Stefano Domenicali is distracted. He keeps looking out of his window. He is waiting for someone. He’s still at home in Italy, despite it being five weeks since he took on the role of CEO of Formula 1. The COVID-19 pandemic has thus far meant that he has not been able to move to Britain to work from Formula 1’s offices.
“Sorry, I am just checking because I need to do a PCR (COVID-19) test,” he says. “A person is coming to my house to do it, and I am alone at home, and so I need to let him in.”
Domenical, Formula 1’s new chief executive, is good at multi-tasking. You need to be when you run a racing team like Ferrari, or a car company like Lamborghini (his previous two jobs), and even the commercial rights holding company of Formula 1.
As we talk, Domenicali’s mobile phone is pinging with new messages. He is a busy man. But there are things he wants to see in the future and better interaction with the media is important. Thus, he is talking exclusively this day to Autoweek.
The Formula 1 season is due to kick off in six weeks and the world is still being disrupted by the pandemic. Can things really go ahead as planned?
F1 HOPES TO DELIVER ‘NORMAL’ 2021
“I think it is realistic,” Domenicali says, “even if, to be honest, it is challenging. We need to be fluid in our approach, but we are in contact with all the race organizers and they are totally committed to holding the races. Of course, we cannot control everything, but we can control our side, the protocols that we want to respect, the ones we had the privilege of using last year.
Is a Full Season Even Possible?
“This is the credibility we are bringing this year. Last year, there were not so much limitation going from country to country. This year is more complex, and things are evolving every day. But it is our wish and our hope that we can deliver what we want to achieve. We must be strong and we must expect a lot from the race organizers, creating events at the beginning with no spectators or with limited crowd capacity.
“We should not forget that. It is an incredible effort that they are putting in and we need not to forget that. This is a great signal for how strong the link is between countries, organizers and Formula 1 is. It would be easy in this kind of force majeure situation to say: ‘Forget it. We cannot do it.’ But that Is not the case.”
LOOKING AT THE FINANCIALS
In a couple of weeks, Formula 1 will announce its financial results for 2020. It won’t be pretty. The sport may have succeeded in holding 17 races, a calendar that was rather different from the planned 22 events, but the money earned, particularly from the race fees will likely be greatly reduced in comparison to 2019. Race fees make up 38 percent of the sport’s revenues, about the race as TV rights fees.
“I can’t say anything, because we are a stock market company,” Domenicali says, “but what I can say is that there is the will to do the full calendar and that gives us the direction which we are heading in after a very difficult year in that respect.”

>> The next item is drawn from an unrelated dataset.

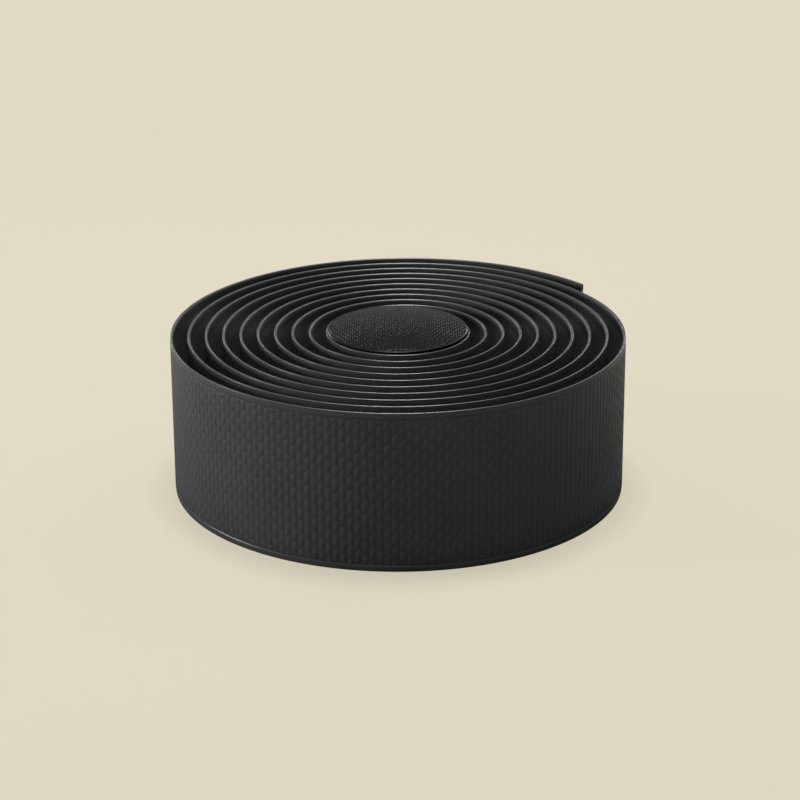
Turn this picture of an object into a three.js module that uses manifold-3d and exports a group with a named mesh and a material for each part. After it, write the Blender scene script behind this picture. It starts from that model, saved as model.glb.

It leads to the question of whether the F1 business model is too dependent on the race fees? Would it not be better to relax them a little, allowing the sport to go where it wants to go, from a strategic point of view, rather than having to go to places where the money is good but F1 has limited room to develop its audience.
“Race fees are a significant portion of the revenues of Formula 1,” he says. “This is pretty clear. If you are doing a great job that revenue stream could be higher if there could be more attention from the fans, because then we can also work on competition (with other promoters). I think that the real question is how much will we be able to capture the interest of people by creating incredible, unique occasions and events. From one side, on the racing platform and on the other side by creating a sort of extra environment to which everyone is going because they see music shows, festivals, exhibitions and activation that we need to generate with our platform.”